STATED EXERCISE
Beneath this sentence is a set of records; write each of them out exactly.

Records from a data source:
◆ ◆ ◆
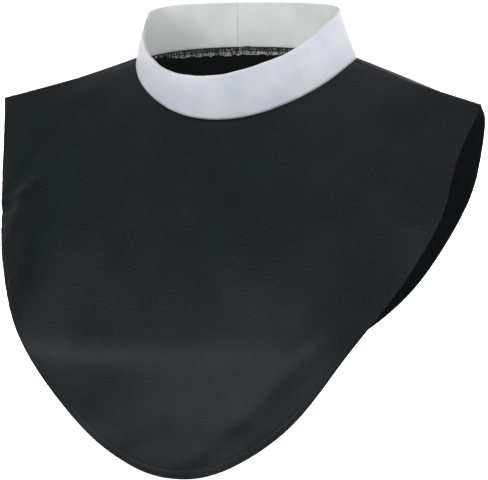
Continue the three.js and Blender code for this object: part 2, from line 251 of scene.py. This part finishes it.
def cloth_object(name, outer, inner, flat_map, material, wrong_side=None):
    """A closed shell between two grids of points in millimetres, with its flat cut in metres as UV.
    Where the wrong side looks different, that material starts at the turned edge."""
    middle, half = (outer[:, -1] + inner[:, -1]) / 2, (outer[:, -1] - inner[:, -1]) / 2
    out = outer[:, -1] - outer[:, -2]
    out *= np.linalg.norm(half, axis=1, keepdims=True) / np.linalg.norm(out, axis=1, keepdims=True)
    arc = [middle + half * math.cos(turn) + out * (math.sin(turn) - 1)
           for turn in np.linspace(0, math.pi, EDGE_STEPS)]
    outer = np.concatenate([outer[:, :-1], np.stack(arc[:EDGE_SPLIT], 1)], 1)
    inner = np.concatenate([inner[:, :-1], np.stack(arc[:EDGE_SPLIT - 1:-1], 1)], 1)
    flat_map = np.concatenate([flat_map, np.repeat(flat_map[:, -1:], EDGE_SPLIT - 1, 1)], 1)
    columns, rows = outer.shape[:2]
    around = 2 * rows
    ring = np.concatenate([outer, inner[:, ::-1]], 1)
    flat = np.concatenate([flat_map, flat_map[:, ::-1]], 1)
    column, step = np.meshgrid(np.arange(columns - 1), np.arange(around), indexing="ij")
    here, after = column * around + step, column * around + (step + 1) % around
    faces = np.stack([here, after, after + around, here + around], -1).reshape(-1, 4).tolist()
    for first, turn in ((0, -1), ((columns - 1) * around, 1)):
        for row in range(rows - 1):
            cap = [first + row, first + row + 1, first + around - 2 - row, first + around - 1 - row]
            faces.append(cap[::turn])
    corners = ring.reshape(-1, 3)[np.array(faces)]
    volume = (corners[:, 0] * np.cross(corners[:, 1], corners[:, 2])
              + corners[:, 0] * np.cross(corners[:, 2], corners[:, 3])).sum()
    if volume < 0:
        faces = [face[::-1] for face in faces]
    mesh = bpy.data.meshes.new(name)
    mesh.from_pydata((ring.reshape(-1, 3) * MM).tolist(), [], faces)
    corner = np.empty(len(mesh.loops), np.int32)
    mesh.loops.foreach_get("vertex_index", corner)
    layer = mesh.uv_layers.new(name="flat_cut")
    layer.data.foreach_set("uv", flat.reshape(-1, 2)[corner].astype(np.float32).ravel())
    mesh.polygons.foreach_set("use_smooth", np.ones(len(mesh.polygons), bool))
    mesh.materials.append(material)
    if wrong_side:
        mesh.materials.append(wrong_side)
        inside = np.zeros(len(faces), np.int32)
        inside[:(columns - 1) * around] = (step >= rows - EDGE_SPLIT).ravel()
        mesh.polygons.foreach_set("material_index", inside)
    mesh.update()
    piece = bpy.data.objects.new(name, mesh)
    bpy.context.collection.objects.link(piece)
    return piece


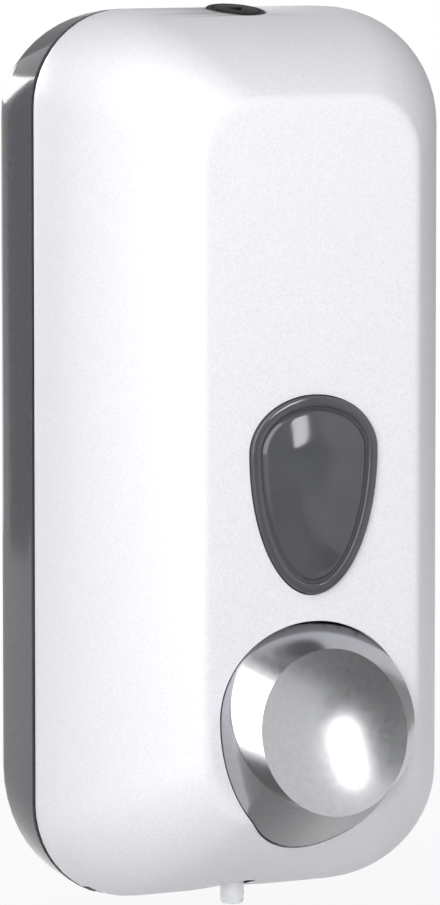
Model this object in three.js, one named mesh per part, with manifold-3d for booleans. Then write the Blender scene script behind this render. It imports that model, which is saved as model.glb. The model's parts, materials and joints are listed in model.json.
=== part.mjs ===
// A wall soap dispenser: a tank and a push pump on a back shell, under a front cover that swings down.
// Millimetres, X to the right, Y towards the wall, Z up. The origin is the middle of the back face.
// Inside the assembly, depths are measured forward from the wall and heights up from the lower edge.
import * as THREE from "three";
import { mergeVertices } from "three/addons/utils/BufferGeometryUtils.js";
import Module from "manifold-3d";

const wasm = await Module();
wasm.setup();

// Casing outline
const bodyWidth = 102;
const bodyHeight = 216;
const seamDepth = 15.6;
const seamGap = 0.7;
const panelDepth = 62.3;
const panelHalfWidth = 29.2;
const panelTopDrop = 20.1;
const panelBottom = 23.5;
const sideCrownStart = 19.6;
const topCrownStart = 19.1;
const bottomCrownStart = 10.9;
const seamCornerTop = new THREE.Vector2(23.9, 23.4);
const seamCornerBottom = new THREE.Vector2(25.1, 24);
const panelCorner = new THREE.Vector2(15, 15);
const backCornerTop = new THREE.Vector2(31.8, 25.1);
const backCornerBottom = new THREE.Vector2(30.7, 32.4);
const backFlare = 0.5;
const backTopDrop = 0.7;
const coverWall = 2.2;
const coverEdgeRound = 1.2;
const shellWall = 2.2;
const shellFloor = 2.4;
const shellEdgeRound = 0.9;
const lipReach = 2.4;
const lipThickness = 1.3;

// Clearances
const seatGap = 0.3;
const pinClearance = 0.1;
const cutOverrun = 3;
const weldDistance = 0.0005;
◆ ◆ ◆
THE RESPONSE
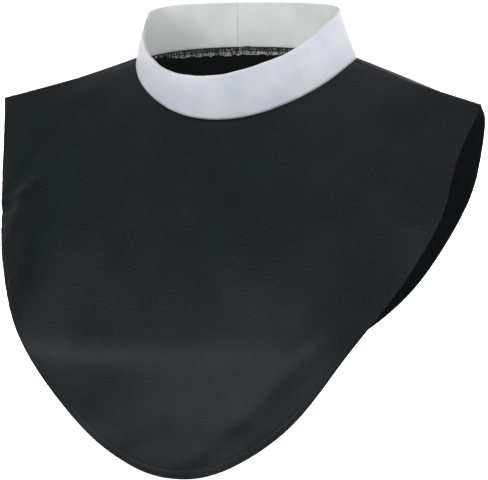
Continue the three.js and Blender code for this object: part 2, from line 251 of scene.py. This part finishes it.
def cloth_object(name, outer, inner, flat_map, material, wrong_side=None):
    """A closed shell between two grids of points in millimetres, with its flat cut in metres as UV.
    Where the wrong side looks different, that material starts at the turned edge."""
    middle, half = (outer[:, -1] + inner[:, -1]) / 2, (outer[:, -1] - inner[:, -1]) / 2
    out = outer[:, -1] - outer[:, -2]
    out *= np.linalg.norm(half, axis=1, keepdims=True) / np.linalg.norm(out, axis=1, keepdims=True)
    arc = [middle + half * math.cos(turn) + out * (math.sin(turn) - 1)
           for turn in np.linspace(0, math.pi, EDGE_STEPS)]
    outer = np.concatenate([outer[:, :-1], np.stack(arc[:EDGE_SPLIT], 1)], 1)
    inner = np.concatenate([inner[:, :-1], np.stack(arc[:EDGE_SPLIT - 1:-1], 1)], 1)
    flat_map = np.concatenate([flat_map, np.repeat(flat_map[:, -1:], EDGE_SPLIT - 1, 1)], 1)
    columns, rows = outer.shape[:2]
    around = 2 * rows
    ring = np.concatenate([outer, inner[:, ::-1]], 1)
    flat = np.concatenate([flat_map, flat_map[:, ::-1]], 1)
    column, step = np.meshgrid(np.arange(columns - 1), np.arange(around), indexing="ij")
    here, after = column * around + step, column * around + (step + 1) % around
    faces = np.stack([here, after, after + around, here + around], -1).reshape(-1, 4).tolist()
    for first, turn in ((0, -1), ((columns - 1) * around, 1)):
        for row in range(rows - 1):
            cap = [first + row, first + row + 1, first + around - 2 - row, first + around - 1 - row]
            faces.append(cap[::turn])
    corners = ring.reshape(-1, 3)[np.array(faces)]
    volume = (corners[:, 0] * np.cross(corners[:, 1], corners[:, 2])
              + corners[:, 0] * np.cross(corners[:, 2], corners[:, 3])).sum()
    if volume < 0:
        faces = [face[::-1] for face in faces]
    mesh = bpy.data.meshes.new(name)
    mesh.from_pydata((ring.reshape(-1, 3) * MM).tolist(), [], faces)
    corner = np.empty(len(mesh.loops), np.int32)
    mesh.loops.foreach_get("vertex_index", corner)
    layer = mesh.uv_layers.new(name="flat_cut")
    layer.data.foreach_set("uv", flat.reshape(-1, 2)[corner].astype(np.float32).ravel())
    mesh.polygons.foreach_set("use_smooth", np.ones(len(mesh.polygons), bool))
    mesh.materials.append(material)
    if wrong_side:
        mesh.materials.append(wrong_side)
        inside = np.zeros(len(faces), np.int32)
        inside[:(columns - 1) * around] = (step >= rows - EDGE_SPLIT).ravel()
        mesh.polygons.foreach_set("material_index", inside)
    mesh.update()
    piece = bpy.data.objects.new(name, mesh)
    bpy.context.collection.objects.link(piece)
    return piece


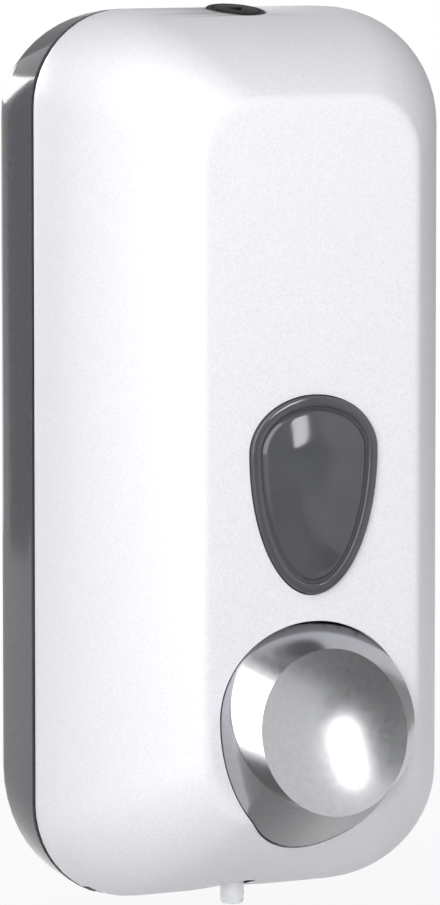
Model this object in three.js, one named mesh per part, with manifold-3d for booleans. Then write the Blender scene script behind this render. It imports that model, which is saved as model.glb. The model's parts, materials and joints are listed in model.json.
=== part.mjs ===
// A wall soap dispenser: a tank and a push pump on a back shell, under a front cover that swings down.
// Millimetres, X to the right, Y towards the wall, Z up. The origin is the middle of the back face.
// Inside the assembly, depths are measured forward from the wall and heights up from the lower edge.
import * as THREE from "three";
import { mergeVertices } from "three/addons/utils/BufferGeometryUtils.js";
import Module from "manifold-3d";

const wasm = await Module();
wasm.setup();

// Casing outline
const bodyWidth = 102;
const bodyHeight = 216;
const seamDepth = 15.6;
const seamGap = 0.7;
const panelDepth = 62.3;
const panelHalfWidth = 29.2;
const panelTopDrop = 20.1;
const panelBottom = 23.5;
const sideCrownStart = 19.6;
const topCrownStart = 19.1;
const bottomCrownStart = 10.9;
const seamCornerTop = new THREE.Vector2(23.9, 23.4);
const seamCornerBottom = new THREE.Vector2(25.1, 24);
const panelCorner = new THREE.Vector2(15, 15);
const backCornerTop = new THREE.Vector2(31.8, 25.1);
const backCornerBottom = new THREE.Vector2(30.7, 32.4);
const backFlare = 0.5;
const backTopDrop = 0.7;
const coverWall = 2.2;
const coverEdgeRound = 1.2;
const shellWall = 2.2;
const shellFloor = 2.4;
const shellEdgeRound = 0.9;
const lipReach = 2.4;
const lipThickness = 1.3;

// Clearances
const seatGap = 0.3;
const pinClearance = 0.1;
const cutOverrun = 3;
const weldDistance = 0.0005;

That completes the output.